After all, they don't really care about portability to non-Windows platforms, since their entire strategy is based on forcing users to buy Windows if they want to make use of Microsoft software (they even claim -- ludicrously -- in their `licence agreement' that you can't run their software on another operating system); and they don't really need hardware independence, since Windows only runs on one kind of hardware anyway.

(Note that this discounts Windows CE and possible ports of Windows to new processors like ia64. Note also that Windows NT ports to all the non-x86 processors were swiftly abandoned, with only the Alpha port lingering long enough to get rotten and smelly. This is a big hole in my argument, but ignore it for now.)

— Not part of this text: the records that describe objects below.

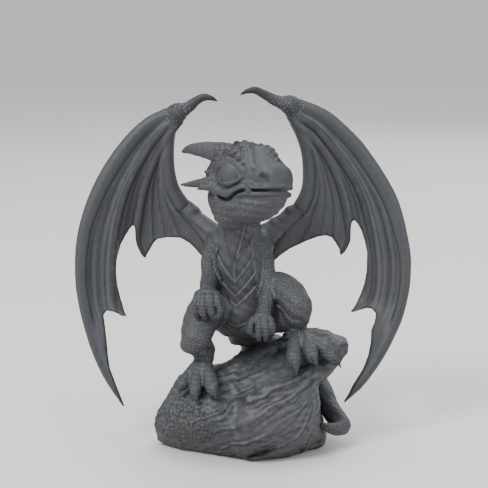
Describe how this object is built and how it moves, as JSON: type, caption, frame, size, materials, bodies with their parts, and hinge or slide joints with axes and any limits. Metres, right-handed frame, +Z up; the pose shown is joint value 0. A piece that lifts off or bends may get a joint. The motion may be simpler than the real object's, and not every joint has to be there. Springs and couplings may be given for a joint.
{
  "type": "miniature figure",
  "caption": "Hatchling dragon with raised wings crouching on a weathered rock, a cast tabletop figure glued up from separate pieces.",
  "frame": {"origin": "on the flat underside of the rock, under the middle of the figure", "axes": "+Z up, -Y the way the chest faces, +X towards the dragon's left wing"},
  "size_m": [0.089, 0.0506, 0.0938],
  "materials": {
    "resin": "matte bluish-grey casting resin, unpainted"
  },
  "bodies": {
    "root": {"rock_base": "resin", "torso": "resin", "head": "resin", "left_horn": "resin", "right_horn": "resin", "left_arm": "resin", "right_arm": "resin", "left_leg": "resin", "right_leg": "resin", "left_wing_arm": "resin", "right_wing_arm": "resin", "left_wing": "resin", "right_wing": "resin", "tail": "resin", "tail_tip": "resin"}
  },
  "joints": []
}
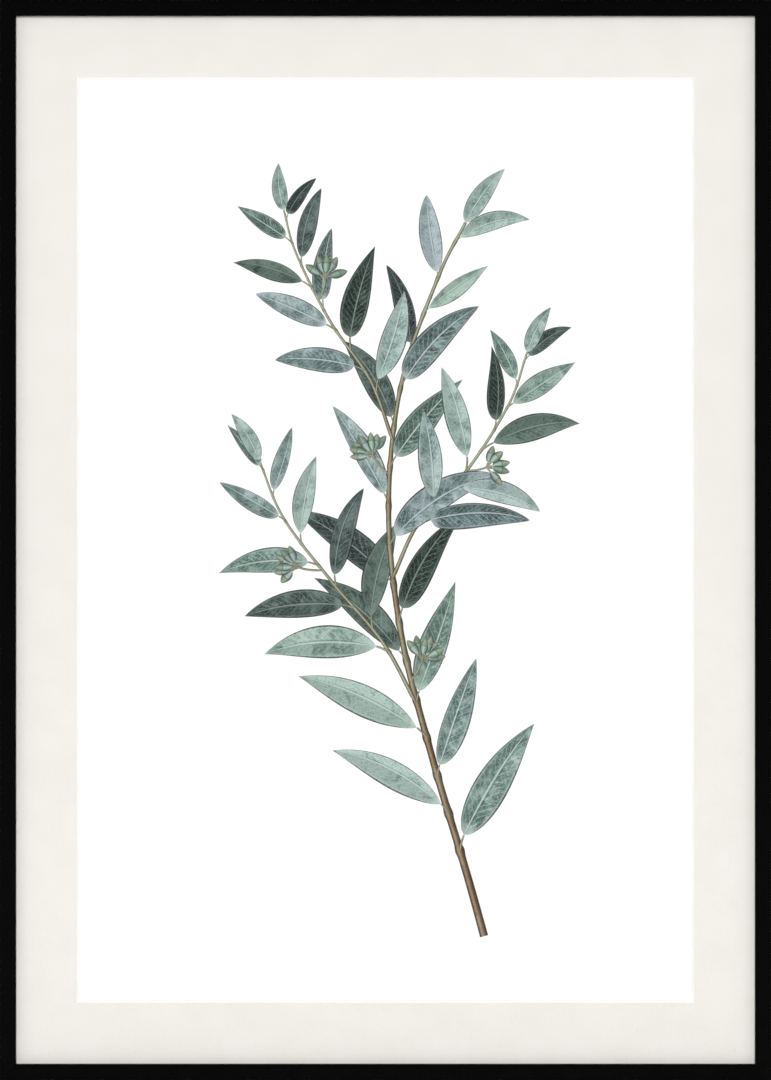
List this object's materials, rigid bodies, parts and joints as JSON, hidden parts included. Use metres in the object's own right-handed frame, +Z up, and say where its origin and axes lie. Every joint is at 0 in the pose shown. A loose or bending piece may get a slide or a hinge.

One of the things that a VM (virtual machine) lets you do is to impose a security model on programs which run inside it. For instance, the strangely popular Java VM has a security model that is supposed to prevent `applets' which run inside a web browser from doing things which they shouldn't (like deleting all your files or sending your bank details to Nigeria). It turns out that the Java VM's security model had all sorts of problems, but with enough work this kind of thing could be fleshed out and made to work properly.

Once you have a VM and a security model inside it, remote attestation suddenly becomes a workable tool. If the virtual machine really can impose effective restrictions on the software which runs inside it -- for instance, allowing a music player to write only to an encrypted data store, and never reveal the key; an online banking program to be protected from all the other programs on the system; or a file viewer or web browser to write only to a temporary filesystem for downloaded files -- then it's enough for a remote service to be able to prove that the virtual machine is a particular, trusted, version using `remote attestation'. Once that's done, the service provider can rely on the VM itself to do its dirty work. No huge catalogue of kosher software is required, but rather a much smaller catalogue of approved versions of the virtual machine. Even better, there's only one manufacturer of the virtual machine -- Microsoft -- and, just to be helpful, they can control the database too. Isn't that convenient?

Expect more bad news on this front in the future.